Baker's Dozen

Artists discuss the 13 records that shaped their lives

2. Bronski BeatThe Age of Consent

I was having a look through my coolest cousin’s record collection, aged 13. It was 1984. Bronski Beat’s brand new debut was in the pile, pristine. I sat and listened to it while he and my brother, both five years older had a conversation I wasn’t ready to take part in. The power of pop music and the impending excitement of adulthood hit hard that evening. I had no idea what the pink triangle on the cover meant. I thought you recognised a gay person by having a sleeper ring in their right earlobe or because they dressed like a woman. No history lesson in my corner of South Manchester had taught me about the Nazi party’s branding and slaughter of gay folk, less so the later reclamation of the symbol by gay rights activists as the slow march toward equality began. On the Bronski Beat inner sleeve there was a list of the age of homosexual consent around the world. Suddenly it all made sense.
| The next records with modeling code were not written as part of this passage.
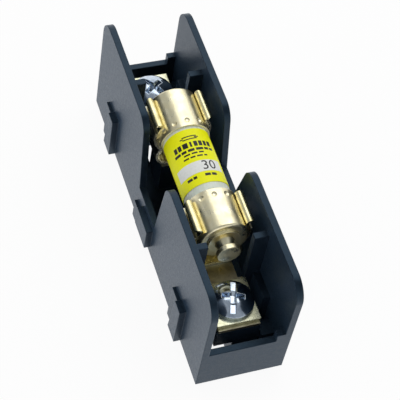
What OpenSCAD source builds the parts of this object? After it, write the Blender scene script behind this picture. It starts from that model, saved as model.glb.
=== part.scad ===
// One-pole modular fuse block with a rejection-type cartridge fuse in its clips.
// Frame: millimetres, +Z up, +Y along the fuse, origin at the middle of the underside.

/* [Housing] */
// Width across the two side walls
body_w = 18.1; // [17.6:0.1:24]
// Length over the two end walls
body_l = 73.4; // [71:0.1:95]
// Height of the side walls
wall_h = 27.1; // [25.5:0.1:36]
// Side wall thickness
wall_t = 1.4; // [1.0:0.1:1.7]
// End wall thickness
end_t = 1.4; // [1.0:0.1:2.4]
// End wall height
end_h = 10.5; // [6:0.1:16]
// Width of the raised shoulder at one side of each end wall
shoulder_w = 1.7; // [0.8:0.1:2.4]
// Rise of that shoulder above the end wall
shoulder_h = 2.0; // [0.5:0.1:4]
// Floor thickness
floor_t = 2.0; // [1.4:0.1:2.4]
// Radius of the outer top corners of the side walls
end_r = 4.2; // [1:0.1:6]
// Radius of the top corners at the valley
valley_r = 3.6; // [1:0.1:5]
// Height of the valley floor in the left wall
valley_z_left = 9.1; // [6:0.1:14]
// Height of the valley floor in the right wall
valley_z_right = 12.8; // [6:0.1:16]
// Half length of the left valley floor
valley_half_left = 5.2; // [3:0.1:7]
// Half length of the right valley floor
valley_half_right = 3.7; // [2:0.1:6]
// Slant of the left valley's sides, degrees
valley_slant_left = 8.0; // [2:0.5:12]
// Slant of the right valley's sides, degrees
valley_slant_right = 14.0; // [2:0.5:16]

/* [Barriers and seats] */
// Distance of each cross barrier from the middle
barrier_y = 20.0; // [19.2:0.1:21]
// Barrier thickness
barrier_t = 1.4; // [0.8:0.1:1.6]
// Barrier height
barrier_h = 24.0; // [14:0.1:25]
// Gap between the two barriers of a pair
barrier_gap = 9.4; // [8.8:0.1:11]
// Half width of the clip seat
seat_half_w = 3.2; // [2.8:0.1:3.6]
// Pedestal width
pedestal_w = 9.2; // [8.8:0.1:10.4]
// Pedestal length
pedestal_l = 10.2; // [9.2:0.1:10.6]

/* [Panel mounting] */
// Radius of the mounting hole
mount_r = 2.2; // [1.6:0.05:2.6]
// Length of the mounting hole's wall
mount_len = 3.2; // [2.4:0.1:4]
// Radius of the counterbore for the screw head
mount_head_r = 4.2; // [3.4:0.1:4.6]
// Height of the boss round the hole
boss_h = 5.0; // [4.4:0.1:6]
// Radius of the boss
boss_r = 5.6; // [5:0.1:6]

/* [Snap tabs] */
// How far the tabs stand out of the left wall
tab_t = 1.4; // [0.6:0.1:2]
// How far the low part of a tab stands out
tab_low_t = 0.7; // [0.3:0.1:1]
// Height of the end tabs
tab_h = 10.8; // [6:0.1:12]
// Clearance of a tab in its pocket
tab_clear = 0.3; // [0.1:0.05:0.5]

/* [Terminal] */
// Distance of the terminal screws from the middle
screw_y = 26.9; // [26.4:0.1:28]
// Strip thickness
strip_t = 0.8; // [0.5:0.05:1.2]
// Height of the strip's top face
strip_top = 10.78; // [9.5:0.02:12]
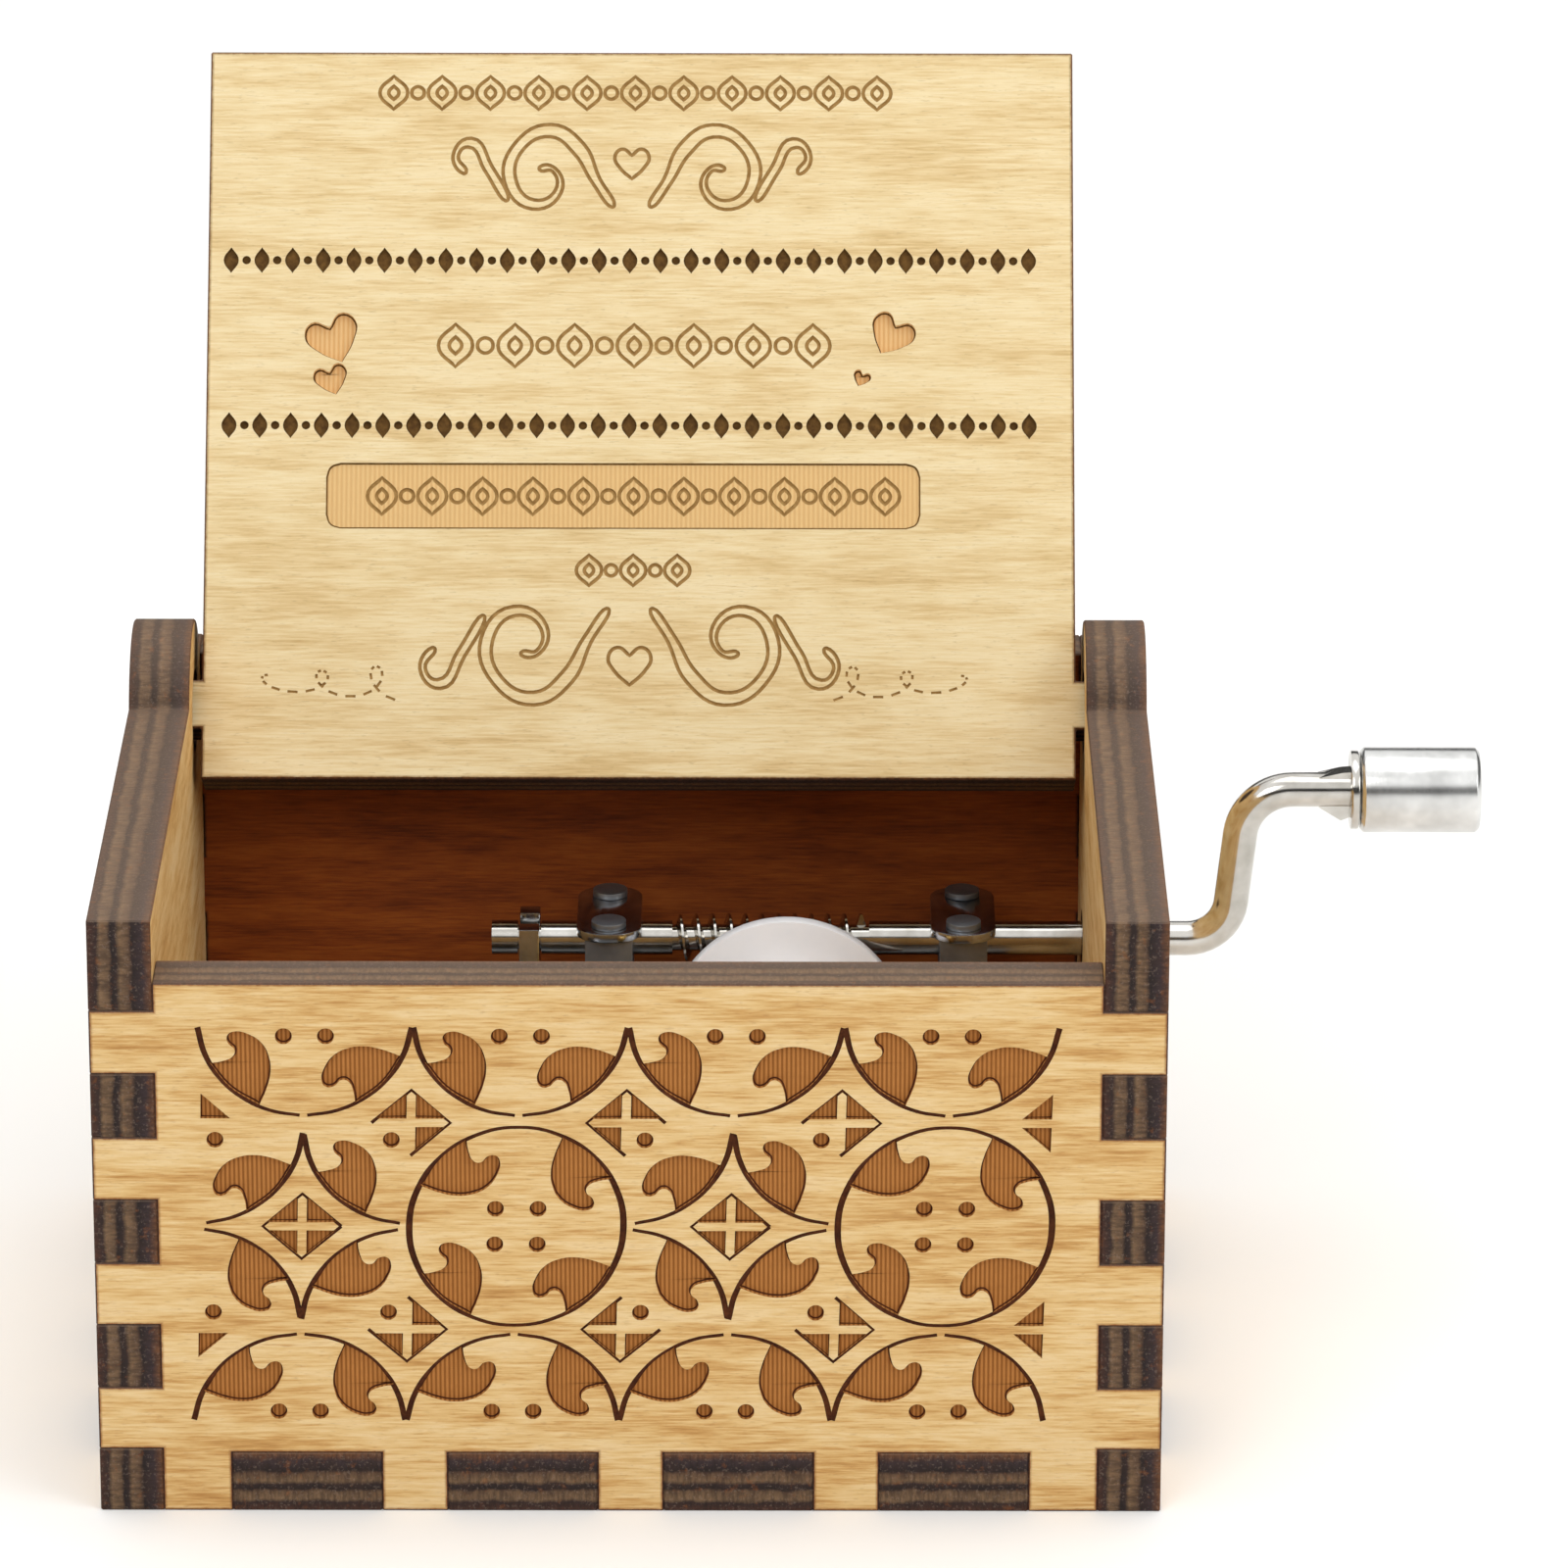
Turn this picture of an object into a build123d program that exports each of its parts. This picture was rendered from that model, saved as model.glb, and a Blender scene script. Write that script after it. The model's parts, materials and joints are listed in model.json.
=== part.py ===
"""Hand-crank music box: a finger-jointed plywood case, a hinged lid and an 18-note comb movement.

Units are millimetres. The origin is the centre of the underside, +Z is up, the front panel faces -Y
and the crank comes out of the +X side. The lid is modelled open, leaning back, with the crank up.
"""
from build123d import *
from math import atan2, degrees, pi, sin
import os

os.makedirs("parts", exist_ok=True)

# ---- Case ----
WIDTH = 64.0            # across the two side panels
DEPTH = 52.0            # front panel to back panel, outside
PLY = 3.8               # plywood thickness
FINGER = 4.05           # height of one finger in the corner joints
FINGERS = 8             # fingers stacked up each corner, the sides' and the panels' in turn
FRONT_TOP = 34.15       # the lid lies on the front panel
SIDE_TOP = 38.1         # the sides and back come up flush with the closed lid
TAB_WIDTH = 9.0         # bottom panel tabs
TAB_PITCH = 13.0
FRONT_TABS = 4
SIDE_TABS = 3
HALF_WIDTH = WIDTH / 2
HALF_DEPTH = DEPTH / 2
INNER_X = HALF_WIDTH - PLY
INNER_Y = HALF_DEPTH - PLY

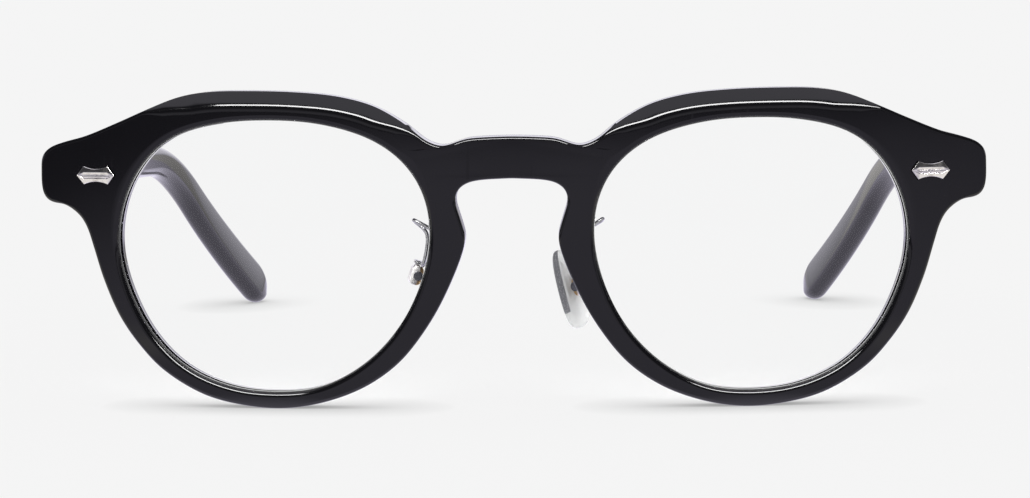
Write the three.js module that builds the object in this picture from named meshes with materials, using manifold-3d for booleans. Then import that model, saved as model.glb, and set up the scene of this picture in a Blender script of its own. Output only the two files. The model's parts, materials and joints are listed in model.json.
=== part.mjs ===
// Round acetate eyeglasses, standing open on their two rims and two temple tips.
// Millimetres, +Z up. The front looks along -Y, and left and right are the wearer's,
// so the left side is at +X.

import * as THREE from 'three';
import { mergeVertices } from 'three/addons/utils/BufferGeometryUtils.js';
import Module from 'manifold-3d';

const wasm = await Module();
wasm.setup();

// Front, measured along its curved sheet from the middle of the bridge
const frontThickness = 4.4;
const baseCurveRadius = 320;
const frontEdgeRound = 1.15;
const backEdgeRound = 0.7;
const browFacetHeight = 2.1;
const browFacetDepth = 1.9;
const columnPitch = 2.85;

// Lens openings and lenses, and how far the acetate goes past the opening on each side
const openingHalfWidth = 23.85;
const openingHalfHeight = 20.77;
const bridgeHalfWidth = 12.65;
const endPieceReach = 12.25;
const rimBelow = 2.53;
const browAbove = 4.43;
const grooveDepth = 0.8;
const grooveHalfWidth = 0.8;
const grooveSetback = 1.9;
const lensThickness = 1.8;
const lensBevel = 0.5;
const lensCrown = 1.3;
const lensClearance = 0.3;
const lensSteps = 42;

// Rivet plaques on the end pieces
const plaqueInset = 8.9;
const plaqueRise = 0.4;
const plaqueLength = 6;
const plaqueWidth = 2.8;
const plaqueThickness = 0.85;
const plaqueProud = 0.5;
const plaqueFacet = 0.75;
const plaqueFacetDepth = 0.35;
const plaqueGroove = 0.14;
const plaqueGrooveSpread = 0.27;
const plaquePinRadius = 0.6;
const plaquePinLength = 1.8;
const plaquePinSpread = 1.5;
const plaqueArcSteps = 3;

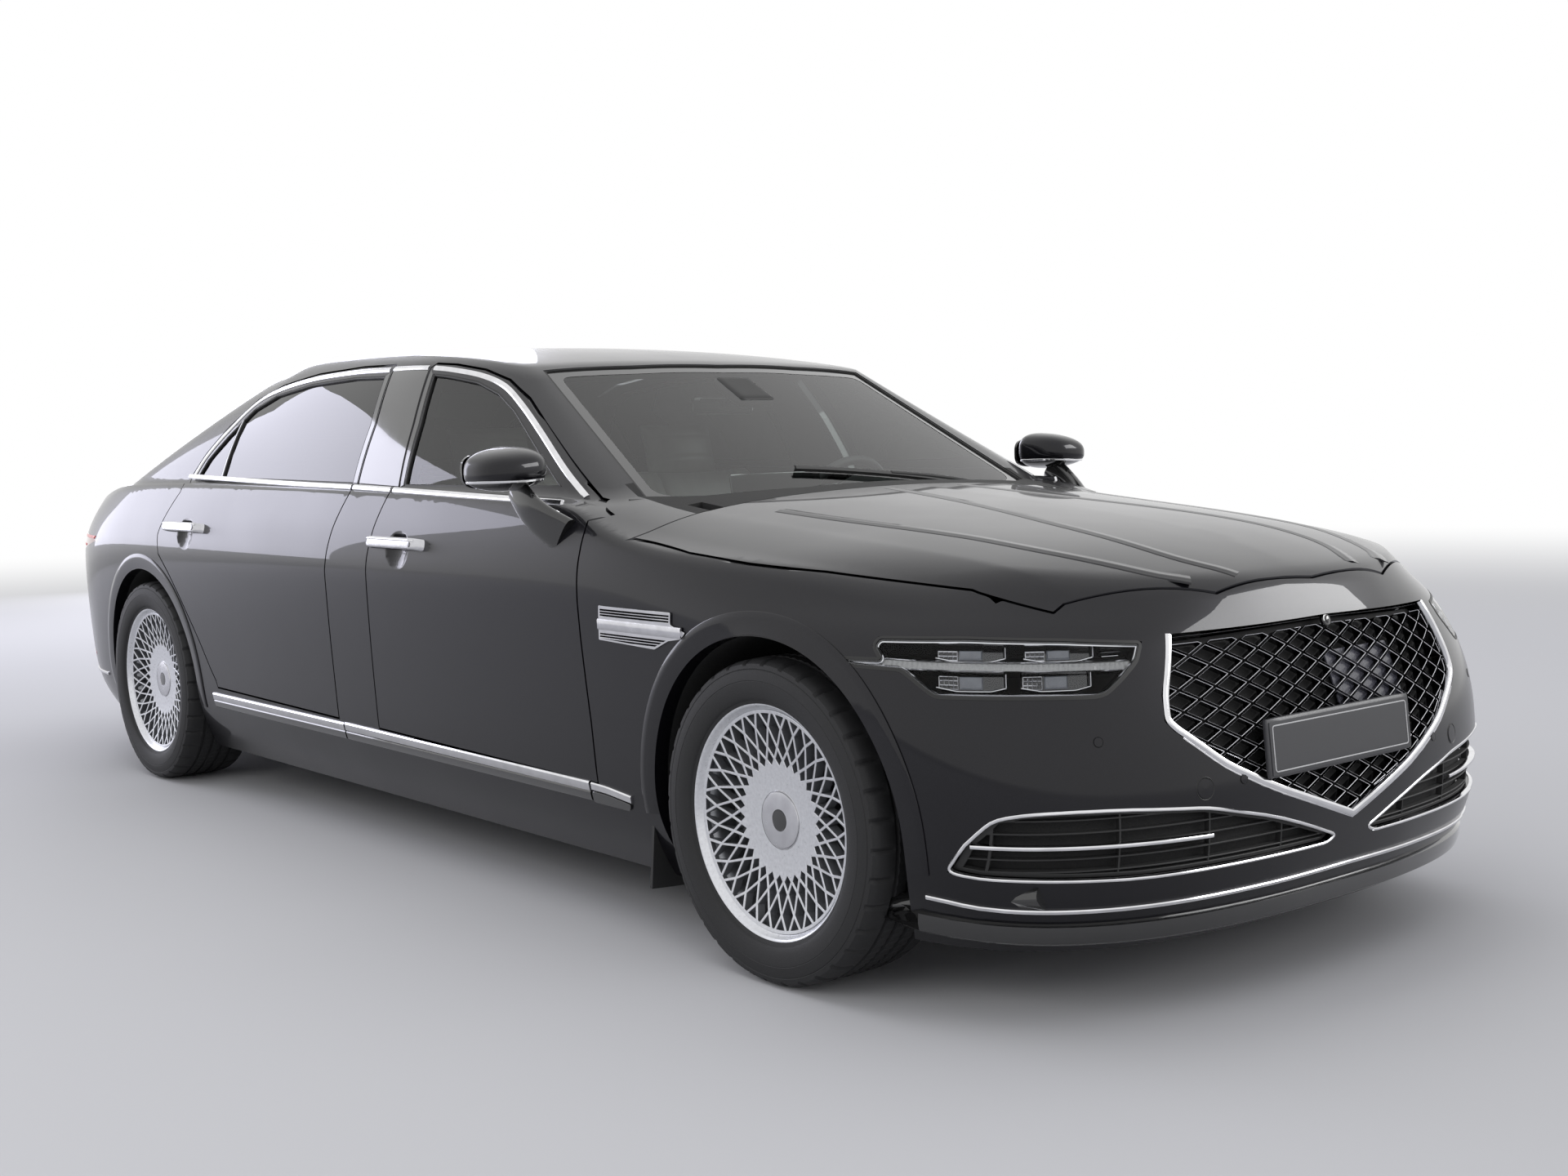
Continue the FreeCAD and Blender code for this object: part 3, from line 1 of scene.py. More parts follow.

I can still touch that ker-pow moment of thrill, horror, outrage, amazement, curiosity and fear in every bar of ‘The Age of Consent’. So my new history lessons were electronic pulses, drum machines and Jimmy Somerville’s almighty falsetto. ‘Smalltown Boy’ is my desert island disc bar none. ‘It Ain’t Necessarily So’ connected that stunning little travelogue back to another place via George Gershwin. I love how the record finds the towpath from gay victimhood to heroism. Early on, that impetus became a broad objective for Good As You. Jimmy’s massively underrated talent introduced me to Thelma Houston, Donna Summer and, ultimately, an entire new horizon of possibility.